• _What is required_: Repeat every record below exactly as written.

• _Dataset records_:

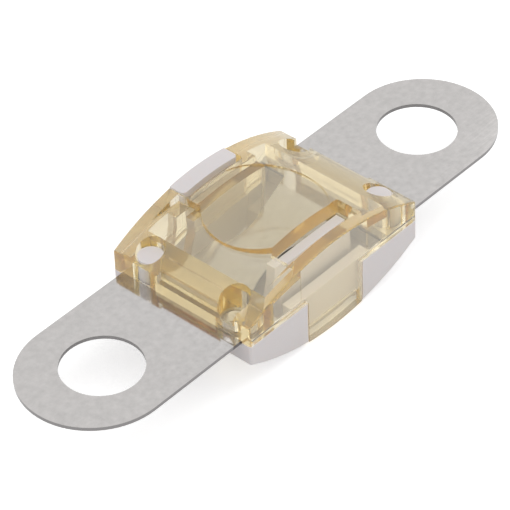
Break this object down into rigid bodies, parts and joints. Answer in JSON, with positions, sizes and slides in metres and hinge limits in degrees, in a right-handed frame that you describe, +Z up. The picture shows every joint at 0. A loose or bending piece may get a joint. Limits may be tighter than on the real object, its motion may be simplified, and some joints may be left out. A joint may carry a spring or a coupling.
{
  "type": "bolt down strip fuse",
  "caption": "Flat metal fuse strip with a bolt hole in each rounded end, and a small snap housing round its middle: a clear amber cover over a white base.",
  "frame": {"origin": "middle of the fuse: half way between the two bolt holes, in the middle plane of the strip", "axes": "+X along the strip from one bolt hole to the other, +Y across it, +Z up through the clear cover"},
  "size_m": [0.0412, 0.0116, 0.007],
  "materials": {
    "strip_metal": "matt grey tinned metal, faintly mottled",
    "amber_plastic": "clear pale amber moulded plastic, glossy",
    "white_plastic": "opaque white moulded plastic, satin"
  },
  "bodies": {
    "root": {"fuse_strip": "strip_metal", "upper_cover": "amber_plastic", "lower_base": "white_plastic"}
  },
  "joints": []
}
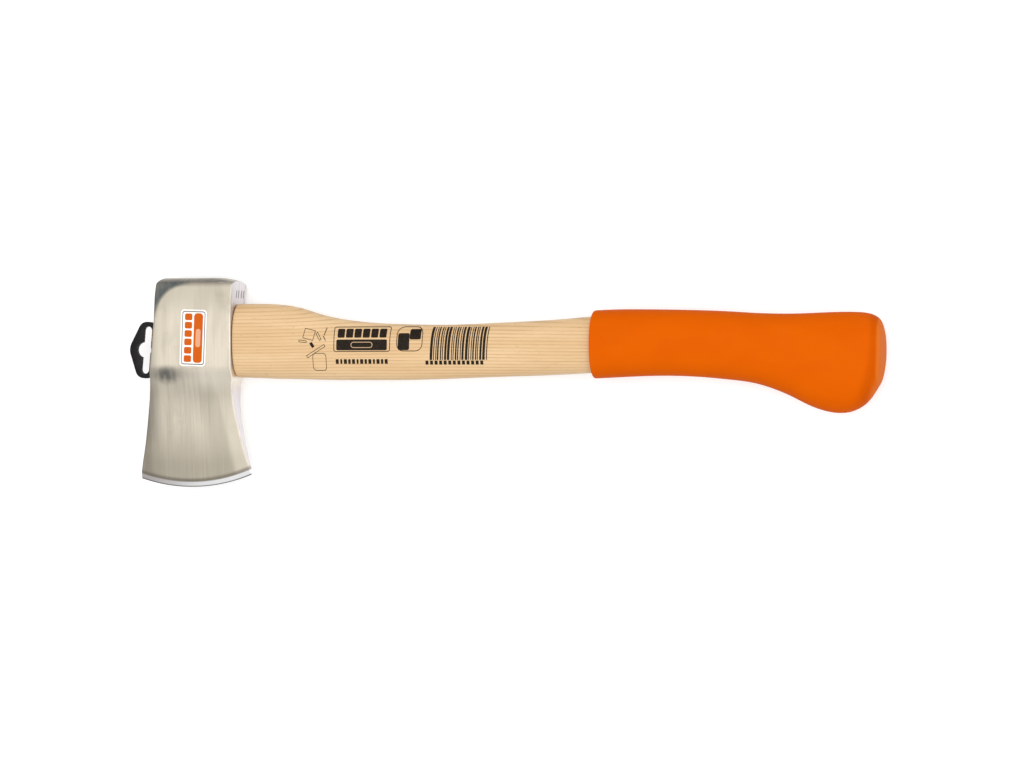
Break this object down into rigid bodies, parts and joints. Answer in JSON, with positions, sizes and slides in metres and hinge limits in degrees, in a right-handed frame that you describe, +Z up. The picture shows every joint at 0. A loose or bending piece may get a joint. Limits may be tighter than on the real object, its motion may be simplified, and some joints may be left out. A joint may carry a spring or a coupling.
{
  "type": "axe",
  "caption": "Small general-purpose axe: polished steel head, ash handle held by a wooden and a steel wedge, moulded orange grip, cheek label and a plastic hang tab in the eye.",
  "frame": {"origin": "below the middle of the axe's box, on the surface that the axe lies on", "axes": "the axe lies on its side: +X along the handle from the head to the knob of the grip, +Y from the cutting edge up to the poll, +Z up through the thickness of the head"},
  "size_m": [0.5072, 0.1382, 0.0338],
  "materials": {
    "head_steel": "ground and polished, clear lacquered",
    "ash": "sanded, clear oiled",
    "wedge_wood": "sawn",
    "wedge_steel": "mill finish",
    "black_plastic": "moulded, satin",
    "orange_rubber": "moulded, satin",
    "label_film": "printed film, satin"
  },
  "bodies": {
    "root": {"axe_head": "head_steel", "handle": "ash", "wooden_wedge": "wedge_wood", "steel_wedge": "wedge_steel", "hanger": "black_plastic", "grip": "orange_rubber", "cheek_label": "label_film"}
  },
  "joints": []
}
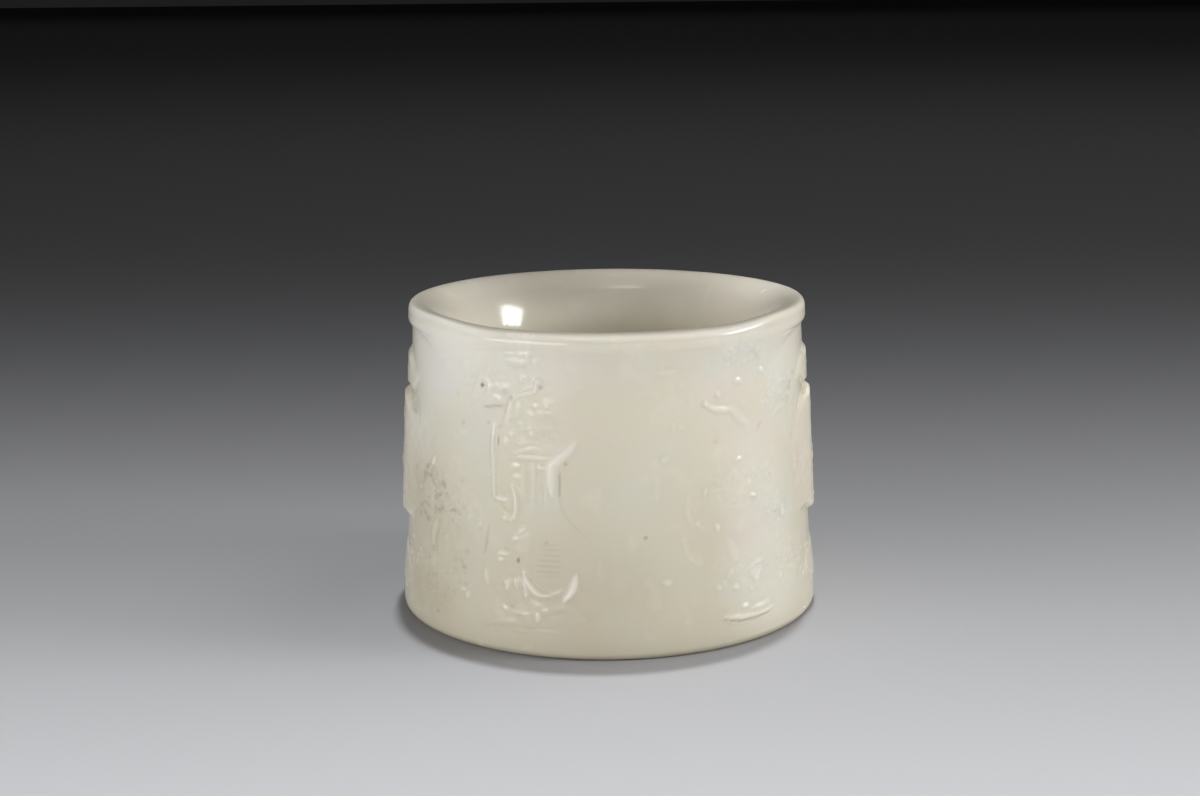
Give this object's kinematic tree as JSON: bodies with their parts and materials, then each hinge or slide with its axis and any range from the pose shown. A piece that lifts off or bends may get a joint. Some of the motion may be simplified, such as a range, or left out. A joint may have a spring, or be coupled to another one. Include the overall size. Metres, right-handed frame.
{
  "type": "archer's thumb ring",
  "caption": "Thick tapered ring of pale jade with an open thumb bore, a dished mouth, thin plain lips at both ends and a low relief landscape carved round the outside.",
  "frame": {"origin": "centre of the flat wide end that the ring stands on", "axes": "+Z along the thumb bore, towards the dished mouth; -Y is the front of the carving"},
  "size_m": [0.0314, 0.0314, 0.0231],
  "materials": {
    "jade": "waxy polish, pale grey-green with cloudy patches"
  },
  "bodies": {
    "root": {"thumb_ring": "jade"}
  },
  "joints": []
}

• _Task response_:
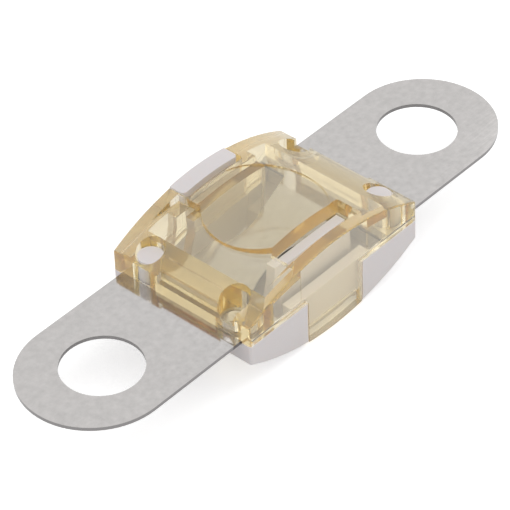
Break this object down into rigid bodies, parts and joints. Answer in JSON, with positions, sizes and slides in metres and hinge limits in degrees, in a right-handed frame that you describe, +Z up. The picture shows every joint at 0. A loose or bending piece may get a joint. Limits may be tighter than on the real object, its motion may be simplified, and some joints may be left out. A joint may carry a spring or a coupling.
{
  "type": "bolt down strip fuse",
  "caption": "Flat metal fuse strip with a bolt hole in each rounded end, and a small snap housing round its middle: a clear amber cover over a white base.",
  "frame": {"origin": "middle of the fuse: half way between the two bolt holes, in the middle plane of the strip", "axes": "+X along the strip from one bolt hole to the other, +Y across it, +Z up through the clear cover"},
  "size_m": [0.0412, 0.0116, 0.007],
  "materials": {
    "strip_metal": "matt grey tinned metal, faintly mottled",
    "amber_plastic": "clear pale amber moulded plastic, glossy",
    "white_plastic": "opaque white moulded plastic, satin"
  },
  "bodies": {
    "root": {"fuse_strip": "strip_metal", "upper_cover": "amber_plastic", "lower_base": "white_plastic"}
  },
  "joints": []
}
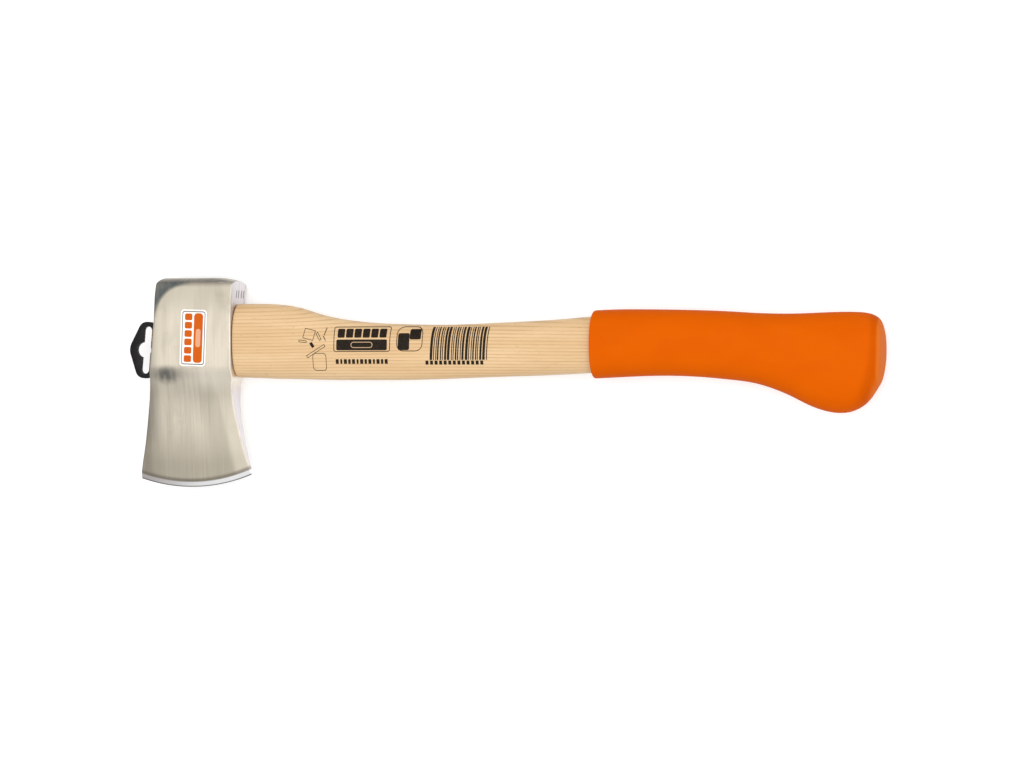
Break this object down into rigid bodies, parts and joints. Answer in JSON, with positions, sizes and slides in metres and hinge limits in degrees, in a right-handed frame that you describe, +Z up. The picture shows every joint at 0. A loose or bending piece may get a joint. Limits may be tighter than on the real object, its motion may be simplified, and some joints may be left out. A joint may carry a spring or a coupling.
{
  "type": "axe",
  "caption": "Small general-purpose axe: polished steel head, ash handle held by a wooden and a steel wedge, moulded orange grip, cheek label and a plastic hang tab in the eye.",
  "frame": {"origin": "below the middle of the axe's box, on the surface that the axe lies on", "axes": "the axe lies on its side: +X along the handle from the head to the knob of the grip, +Y from the cutting edge up to the poll, +Z up through the thickness of the head"},
  "size_m": [0.5072, 0.1382, 0.0338],
  "materials": {
    "head_steel": "ground and polished, clear lacquered",
    "ash": "sanded, clear oiled",
    "wedge_wood": "sawn",
    "wedge_steel": "mill finish",
    "black_plastic": "moulded, satin",
    "orange_rubber": "moulded, satin",
    "label_film": "printed film, satin"
  },
  "bodies": {
    "root": {"axe_head": "head_steel", "handle": "ash", "wooden_wedge": "wedge_wood", "steel_wedge": "wedge_steel", "hanger": "black_plastic", "grip": "orange_rubber", "cheek_label": "label_film"}
  },
  "joints": []
}
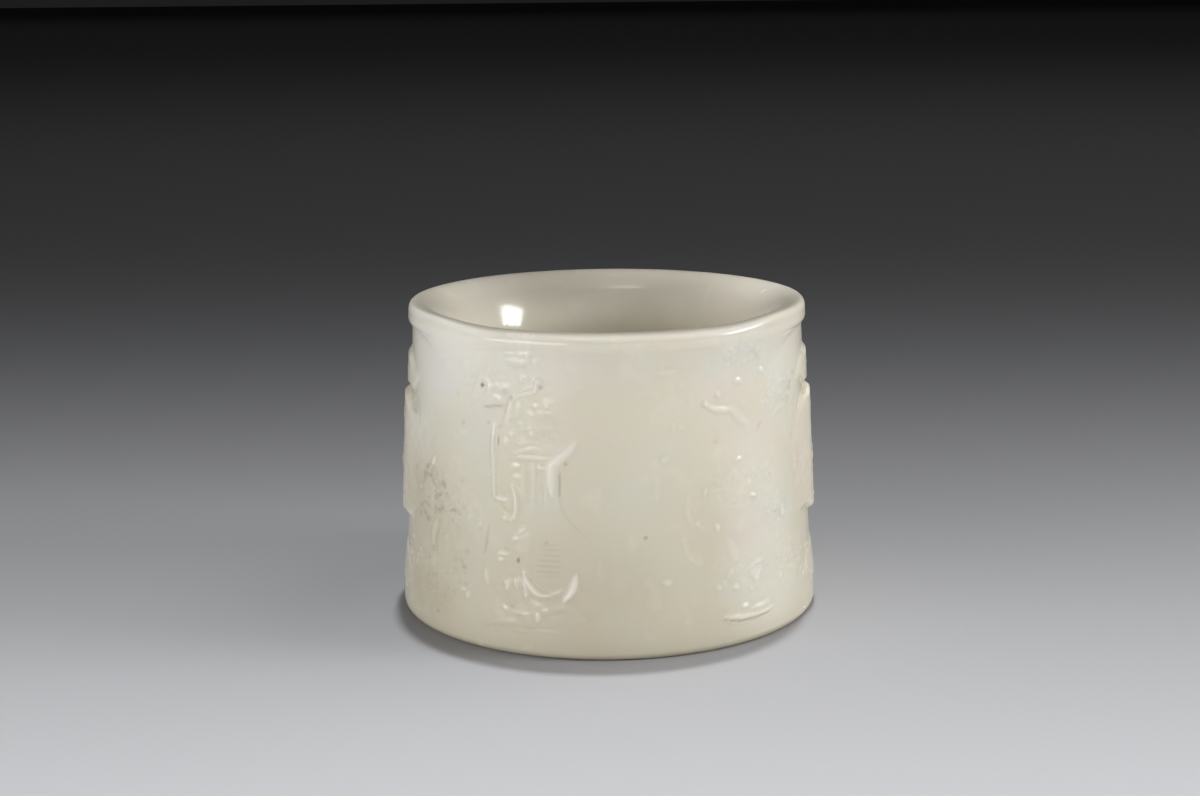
Give this object's kinematic tree as JSON: bodies with their parts and materials, then each hinge or slide with its axis and any range from the pose shown. A piece that lifts off or bends may get a joint. Some of the motion may be simplified, such as a range, or left out. A joint may have a spring, or be coupled to another one. Include the overall size. Metres, right-handed frame.
{
  "type": "archer's thumb ring",
  "caption": "Thick tapered ring of pale jade with an open thumb bore, a dished mouth, thin plain lips at both ends and a low relief landscape carved round the outside.",
  "frame": {"origin": "centre of the flat wide end that the ring stands on", "axes": "+Z along the thumb bore, towards the dished mouth; -Y is the front of the carving"},
  "size_m": [0.0314, 0.0314, 0.0231],
  "materials": {
    "jade": "waxy polish, pale grey-green with cloudy patches"
  },
  "bodies": {
    "root": {"thumb_ring": "jade"}
  },
  "joints": []
}